— Begin The records —

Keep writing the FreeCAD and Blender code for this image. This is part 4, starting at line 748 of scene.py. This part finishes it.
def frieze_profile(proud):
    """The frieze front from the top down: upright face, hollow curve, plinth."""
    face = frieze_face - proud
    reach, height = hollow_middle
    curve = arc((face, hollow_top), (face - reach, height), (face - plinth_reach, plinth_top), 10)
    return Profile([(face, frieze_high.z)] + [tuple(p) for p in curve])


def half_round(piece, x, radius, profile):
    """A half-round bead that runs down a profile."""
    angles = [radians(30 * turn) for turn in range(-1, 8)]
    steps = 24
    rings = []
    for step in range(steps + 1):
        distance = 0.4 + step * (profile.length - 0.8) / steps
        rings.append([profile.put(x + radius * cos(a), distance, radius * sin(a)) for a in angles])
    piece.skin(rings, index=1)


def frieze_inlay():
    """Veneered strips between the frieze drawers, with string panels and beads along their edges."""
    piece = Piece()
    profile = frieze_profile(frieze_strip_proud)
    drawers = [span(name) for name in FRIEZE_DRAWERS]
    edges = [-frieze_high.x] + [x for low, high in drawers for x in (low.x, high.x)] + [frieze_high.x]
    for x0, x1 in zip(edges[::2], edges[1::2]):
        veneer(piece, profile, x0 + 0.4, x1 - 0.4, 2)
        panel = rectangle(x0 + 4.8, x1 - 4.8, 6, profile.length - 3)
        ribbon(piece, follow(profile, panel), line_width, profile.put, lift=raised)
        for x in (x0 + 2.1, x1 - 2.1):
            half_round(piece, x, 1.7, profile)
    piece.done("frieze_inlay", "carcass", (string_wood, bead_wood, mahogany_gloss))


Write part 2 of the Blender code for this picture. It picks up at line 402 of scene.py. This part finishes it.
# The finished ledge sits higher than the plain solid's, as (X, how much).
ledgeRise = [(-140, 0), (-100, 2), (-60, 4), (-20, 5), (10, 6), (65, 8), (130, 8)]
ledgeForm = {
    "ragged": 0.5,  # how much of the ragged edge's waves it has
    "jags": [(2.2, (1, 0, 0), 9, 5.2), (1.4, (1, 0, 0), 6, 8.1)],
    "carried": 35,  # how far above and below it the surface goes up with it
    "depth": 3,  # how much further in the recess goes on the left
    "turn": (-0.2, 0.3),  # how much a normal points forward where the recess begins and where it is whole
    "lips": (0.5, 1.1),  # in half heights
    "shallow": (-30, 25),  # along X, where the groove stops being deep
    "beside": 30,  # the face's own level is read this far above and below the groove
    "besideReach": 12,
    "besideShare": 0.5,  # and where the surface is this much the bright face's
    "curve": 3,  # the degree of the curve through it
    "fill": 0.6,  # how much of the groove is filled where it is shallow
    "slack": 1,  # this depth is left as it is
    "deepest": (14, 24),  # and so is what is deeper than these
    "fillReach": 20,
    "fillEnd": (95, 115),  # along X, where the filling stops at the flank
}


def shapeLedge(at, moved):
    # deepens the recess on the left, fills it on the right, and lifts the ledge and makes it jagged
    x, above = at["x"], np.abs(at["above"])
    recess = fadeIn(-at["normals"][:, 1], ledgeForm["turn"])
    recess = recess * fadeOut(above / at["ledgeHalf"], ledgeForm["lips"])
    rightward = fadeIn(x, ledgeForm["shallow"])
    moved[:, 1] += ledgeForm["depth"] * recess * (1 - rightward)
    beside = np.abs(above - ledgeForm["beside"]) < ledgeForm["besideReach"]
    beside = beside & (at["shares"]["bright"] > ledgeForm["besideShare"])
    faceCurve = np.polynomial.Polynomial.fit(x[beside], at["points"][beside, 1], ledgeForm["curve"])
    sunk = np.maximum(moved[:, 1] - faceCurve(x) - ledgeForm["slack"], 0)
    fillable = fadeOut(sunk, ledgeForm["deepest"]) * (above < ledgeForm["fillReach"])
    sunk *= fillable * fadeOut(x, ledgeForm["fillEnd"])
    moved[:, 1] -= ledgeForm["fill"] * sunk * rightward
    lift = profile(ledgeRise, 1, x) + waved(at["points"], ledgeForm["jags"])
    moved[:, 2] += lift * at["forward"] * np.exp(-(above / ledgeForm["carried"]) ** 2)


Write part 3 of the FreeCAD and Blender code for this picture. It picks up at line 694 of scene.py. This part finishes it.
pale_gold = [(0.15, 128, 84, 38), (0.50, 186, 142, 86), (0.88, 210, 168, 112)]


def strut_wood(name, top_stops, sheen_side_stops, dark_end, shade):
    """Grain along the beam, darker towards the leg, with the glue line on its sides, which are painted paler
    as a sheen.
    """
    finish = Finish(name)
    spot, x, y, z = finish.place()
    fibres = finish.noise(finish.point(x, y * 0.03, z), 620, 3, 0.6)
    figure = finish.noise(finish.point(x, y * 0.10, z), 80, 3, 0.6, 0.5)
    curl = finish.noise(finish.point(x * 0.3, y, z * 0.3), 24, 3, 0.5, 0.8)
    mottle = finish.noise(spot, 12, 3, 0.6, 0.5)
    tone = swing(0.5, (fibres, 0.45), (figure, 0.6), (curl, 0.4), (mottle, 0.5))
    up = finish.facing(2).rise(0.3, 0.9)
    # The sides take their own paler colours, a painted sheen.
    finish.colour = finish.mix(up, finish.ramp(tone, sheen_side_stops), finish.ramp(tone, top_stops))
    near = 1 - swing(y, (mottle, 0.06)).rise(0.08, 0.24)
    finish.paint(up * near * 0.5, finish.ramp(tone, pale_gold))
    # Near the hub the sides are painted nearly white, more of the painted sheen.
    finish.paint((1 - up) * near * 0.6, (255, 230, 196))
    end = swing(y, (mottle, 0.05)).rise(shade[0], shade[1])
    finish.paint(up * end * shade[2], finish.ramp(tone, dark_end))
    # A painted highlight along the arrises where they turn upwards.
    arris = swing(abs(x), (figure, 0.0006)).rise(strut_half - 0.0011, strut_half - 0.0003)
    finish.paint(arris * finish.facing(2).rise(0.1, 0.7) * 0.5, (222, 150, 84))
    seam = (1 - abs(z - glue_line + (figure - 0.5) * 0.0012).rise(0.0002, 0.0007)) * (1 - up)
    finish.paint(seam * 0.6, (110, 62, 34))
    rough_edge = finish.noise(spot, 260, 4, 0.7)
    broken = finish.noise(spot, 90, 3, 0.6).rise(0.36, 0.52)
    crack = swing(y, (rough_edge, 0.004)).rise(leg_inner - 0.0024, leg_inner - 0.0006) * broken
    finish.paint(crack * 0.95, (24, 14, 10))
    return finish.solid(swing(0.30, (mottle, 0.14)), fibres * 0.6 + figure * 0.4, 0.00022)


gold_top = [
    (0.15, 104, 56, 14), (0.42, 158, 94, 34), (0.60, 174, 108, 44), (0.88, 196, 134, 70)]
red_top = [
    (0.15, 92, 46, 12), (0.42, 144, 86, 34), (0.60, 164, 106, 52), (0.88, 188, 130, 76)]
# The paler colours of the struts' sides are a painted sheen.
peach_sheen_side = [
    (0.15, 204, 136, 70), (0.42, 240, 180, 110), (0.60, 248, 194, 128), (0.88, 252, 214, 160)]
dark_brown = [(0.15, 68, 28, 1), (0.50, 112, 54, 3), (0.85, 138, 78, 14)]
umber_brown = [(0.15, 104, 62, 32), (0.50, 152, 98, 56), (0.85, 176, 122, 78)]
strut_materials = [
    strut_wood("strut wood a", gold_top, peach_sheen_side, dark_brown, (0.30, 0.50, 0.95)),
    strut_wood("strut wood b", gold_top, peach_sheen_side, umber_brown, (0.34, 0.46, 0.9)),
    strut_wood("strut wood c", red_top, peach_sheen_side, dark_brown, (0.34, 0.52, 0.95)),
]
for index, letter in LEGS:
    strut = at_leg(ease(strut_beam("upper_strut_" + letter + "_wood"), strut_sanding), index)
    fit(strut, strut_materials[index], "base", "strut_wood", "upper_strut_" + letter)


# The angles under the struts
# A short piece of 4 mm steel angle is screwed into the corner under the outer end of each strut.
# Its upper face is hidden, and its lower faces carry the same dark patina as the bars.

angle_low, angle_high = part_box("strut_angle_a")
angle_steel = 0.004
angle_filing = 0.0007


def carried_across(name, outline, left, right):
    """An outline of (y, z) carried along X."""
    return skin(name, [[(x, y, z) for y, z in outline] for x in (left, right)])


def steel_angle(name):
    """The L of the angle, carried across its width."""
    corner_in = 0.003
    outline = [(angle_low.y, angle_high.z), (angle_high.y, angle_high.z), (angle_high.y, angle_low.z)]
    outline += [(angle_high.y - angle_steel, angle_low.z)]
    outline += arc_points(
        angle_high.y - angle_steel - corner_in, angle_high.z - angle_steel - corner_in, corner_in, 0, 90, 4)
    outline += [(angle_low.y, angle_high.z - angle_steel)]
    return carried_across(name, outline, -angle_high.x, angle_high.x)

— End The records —

# [What the task asks]
Read the entries above, then pull out the lines that include "Write".

# [Answer to the problem]
Write part 2 of the Blender code for this picture. It picks up at line 402 of scene.py. This part finishes it.
Write part 3 of the FreeCAD and Blender code for this picture. It picks up at line 694 of scene.py. This part finishes it.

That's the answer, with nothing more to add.